As relações familiares, portanto, são da ordem imemorial na espécie humana. Ela existe antes do desenvolvimento da linguagem, antes do aparecimento da escrita e do dinheiro. As trocas humanas mais intensas, profundas e afetivas não são passíveis de conversão ao valor moeda.

A consequência disso é que o fator mais decisivo para a economia e a coesão social é exercido com gratuidade absoluta em qualquer sociedade. Maternagem, paternagem e cuidado são atributos que lastreiam todo o potencial humano. No caso da educação familiar esse é um consenso tácito e universal.

Já no ofício de ensinar a região fronteiriça entre a troca de dons e dádivas, inerente ao ato de ensinar e educar é gigantesca. Pode-se concensuar que o trabalho em educação não se reduz a nenhum dos pólos – o da troca monetária e o do educar como gesto afetivo – mas os integra.

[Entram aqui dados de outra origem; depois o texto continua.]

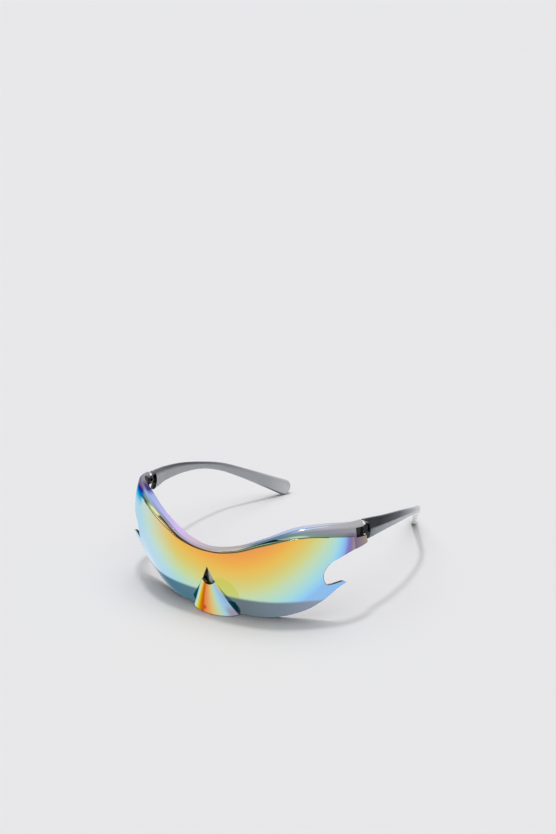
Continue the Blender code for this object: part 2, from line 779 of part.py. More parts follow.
def temple_ring(place, shrink=1.0, push=0.0):
    centre = temple_centre(place)
    near = temple_centre(max(place - 1 / TEMPLE_STATIONS / 2, TEMPLE_RUN_SHARES[0]))
    far = temple_centre(min(place + 1 / TEMPLE_STATIONS / 2, 1))
    along = (far - near).normalized()
    up = (Vector((0, 0, 1)) - along * along.z).normalized()
    across = along.cross(up)
    half = TEMPLE_HALF_HEIGHT * run_at(TEMPLE_DEEP_SHARES, place)
    thick = TEMPLE_HALF_THICKNESS * run_at(TEMPLE_THICK_SHARES, place)
    sloped = max(1 - (place - TEMPLE_RUN_SHARES[0]) / TEMPLE_SLOPE_RUN_SHARE, 0)
    up = (up - across * math.tan(math.radians(TEMPLE_FRONT_LEAN)) * sloped).normalized()
    across = along.cross(up)
    side_shrink = (1 + shrink) / 2
    ring = []
    for out, sign, corner in rounded_section():
        rise = sign * half * shrink + corner * thick * shrink
        forward = push - sloped * TEMPLE_FRONT_SLOPE_SHARE * rise
        ring.append(centre + across * out * thick * side_shrink + up * rise + along * forward)
    return ring


def make_temple():
    """Flat arm with a rounded paddle at its tip, hollowed round the hinge and slotted for its blade."""
    first = TEMPLE_RUN_SHARES[0]
    places = [first + (1 - first) * step / TEMPLE_STATIONS for step in range(TEMPLE_STATIONS + 1)]
    rings = [temple_ring(place) for place in places]
    tip = TEMPLE_HALF_HEIGHT * TEMPLE_DEEP_SHARES[-1]
    for step in range(1, TIP_STATIONS + 1):
        angle = math.pi / 2 * step / (TIP_STATIONS + 1 / 2)
        rings.append(temple_ring(1, math.cos(angle), tip * math.sin(angle)))
    temple = new_object("temple_left", loft(rings), GLASSES)
    reach = TEMPLE_HALF_THICKNESS * 4
    hollow = peg_form(
        TEMPLE_HOLLOW_RADIUS,
        -reach,
        reach,
        TEMPLE_HOLLOW_BACK,
        -TEMPLE_HOLLOW_DROP,
    )
    cut_at_hinge(temple, "temple_hollow", hollow, "temple", 1)
    cut_temple_slot(temple)
    return temple


PIVOT_Z = PIVOT_HEIGHT_SHARE * FRONT_HEIGHT
PIVOT_REACH = wrap_reach(BAR_END_TURN, PIVOT_Z) - PIVOT_DEPTH
PIVOT_X = PIVOT_REACH * math.sin(math.radians(BAR_END_TURN))
PIVOT_Y = WRAP_AXIS_Y - PIVOT_REACH * math.cos(math.radians(BAR_END_TURN))
END_RUN = PIVOT_REACH * math.radians(BAR_END_TURN - LENS_END_TURN)
WINDOW_LENGTH = END_RUN - WINDOW_WALL
BARREL_HEIGHT = WINDOW_HEIGHT - 2 * GAP
LEAF_START = BARREL_RADIUS + GAP
SCREW_END = LEAF_THICKNESS - FRONT_LEAF_INSET + SCREW_BITE

clear_scene()
GLASSES = new_collection("racer_sunglasses")
CUTTERS = new_collection("cutters")

make_lens()
make_brow_bar()

smoke = new_material("smoke_plastic")
black = new_material("black_metal")
steel = new_material("steel")
fixed_pieces = [(make_front_leaf(), black), (make_pin(), steel)]
for name, (along, up) in zip(("rear", "fore"), screw_places()):
    fixed_pieces.append((make_screw(name, along, up), steel))
moving_pieces = [(make_temple(), smoke), (make_temple_leaf(), black)]
for name, (along, up) in zip(("fore", "rear"), rivet_places()):
    moving_pieces.append((make_rivet(name, along, up), steel))
left_pivot = new_pivot("temple_left_pivot", 1)
right_pivot = new_pivot("temple_right_pivot", -1)
for piece, material in fixed_pieces + moving_pieces:
    finish(piece, material, SMOOTH_DEGREES)
    copy = mirrored(piece)
    if (piece, material) in moving_pieces:
        hang_on(piece, left_pivot)
        hang_on(copy, right_pivot)
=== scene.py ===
"""Looks for the racer sunglasses: rainbow-mirror shield and brow bar, smoke-plastic temples."""

import json
import math

import bmesh
import bpy
from mathutils import Matrix, Vector

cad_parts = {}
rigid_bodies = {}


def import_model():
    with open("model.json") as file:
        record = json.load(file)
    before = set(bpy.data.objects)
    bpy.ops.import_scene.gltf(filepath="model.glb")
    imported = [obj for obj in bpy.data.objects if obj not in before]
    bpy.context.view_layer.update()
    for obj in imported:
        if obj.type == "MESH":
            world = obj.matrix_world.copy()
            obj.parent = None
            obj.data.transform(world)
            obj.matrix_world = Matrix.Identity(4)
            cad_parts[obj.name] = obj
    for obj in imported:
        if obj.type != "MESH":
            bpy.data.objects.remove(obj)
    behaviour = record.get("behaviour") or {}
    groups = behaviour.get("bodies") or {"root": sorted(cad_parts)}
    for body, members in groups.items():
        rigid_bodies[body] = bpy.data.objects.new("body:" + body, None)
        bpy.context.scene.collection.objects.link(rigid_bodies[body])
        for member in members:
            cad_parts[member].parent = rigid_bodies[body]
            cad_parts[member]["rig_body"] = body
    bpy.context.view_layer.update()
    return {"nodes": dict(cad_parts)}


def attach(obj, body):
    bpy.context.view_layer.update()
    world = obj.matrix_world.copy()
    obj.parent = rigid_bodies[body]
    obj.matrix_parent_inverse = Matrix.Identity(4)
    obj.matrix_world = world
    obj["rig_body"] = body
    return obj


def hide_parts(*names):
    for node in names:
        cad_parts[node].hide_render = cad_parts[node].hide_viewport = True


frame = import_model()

PIECES = bpy.data.collections.new("racer_sunglasses")
bpy.context.scene.collection.children.link(PIECES)

# Shield lens
# One injection-moulded polycarbonate shield, 2 mm thick and bent round the face, with a mirror coat
# laid on its outer face in a vacuum. The coat thins from the middle outwards, which turns its colour
# from orange through green and blue to violet. The inner face and the lower rim stay bare.

MM = 0.001
FRONT_HEIGHT = 55.5 * MM
WRAP_AXIS_Y = -27.4 * MM
WRAP_SIZE = 100 * MM
WRAP_LEVEL = 26 * MM
WRAP_TURN = 18.0
FLAT_RADIUS = 62.5 * MM
REACH_SHARES = (
    (0.450, 0.470, 0.505, 0.545, 0.610, 0.615),
    (0.555, 0.575, 0.615, 0.650, 0.710, 0.700),
    (0.530, 0.560, 0.600, 0.640, 0.690, 0.680),
)
SEAM_TURN = 16.0
SEAM_HEIGHT_SHARES = (0.683, 0.728, 0.832, 0.899, 0.883, 0.816)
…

Educar e ensinar constitui uma atividade, como o cuidado materno e paterno. Mas também o ultrapassa e envolve as trocas entre capital e trabalho. É, do ponto de vista do trabalho, uma atividade que só adquire status e relevância socioeconômica se for bem e adequadamente remunerada.

Mas é importante reconhecer a precedência e perenidade das inter relações humanas na própria antropogênese. O que nos permite atingir a plenitude dos atributos humanos e a própria história e seus processos civilizatórios, a economia e relações sociais é antes de tudo, e permanentemente, o fluir de dons e dádivas na forma de cuidado, afeto e amor. Esse é o marco zero.

Nesse sentido, a sociedade capitalista coincide com um estado patológico da humanidade. O fato de o capital monetário se impor sobre toda a imensa diversidade de capitais simbólicos que a capacidade de criação humana construiu ao longo de milênios, indica um estado de decrepitude e apodrecimento da civilização humana global.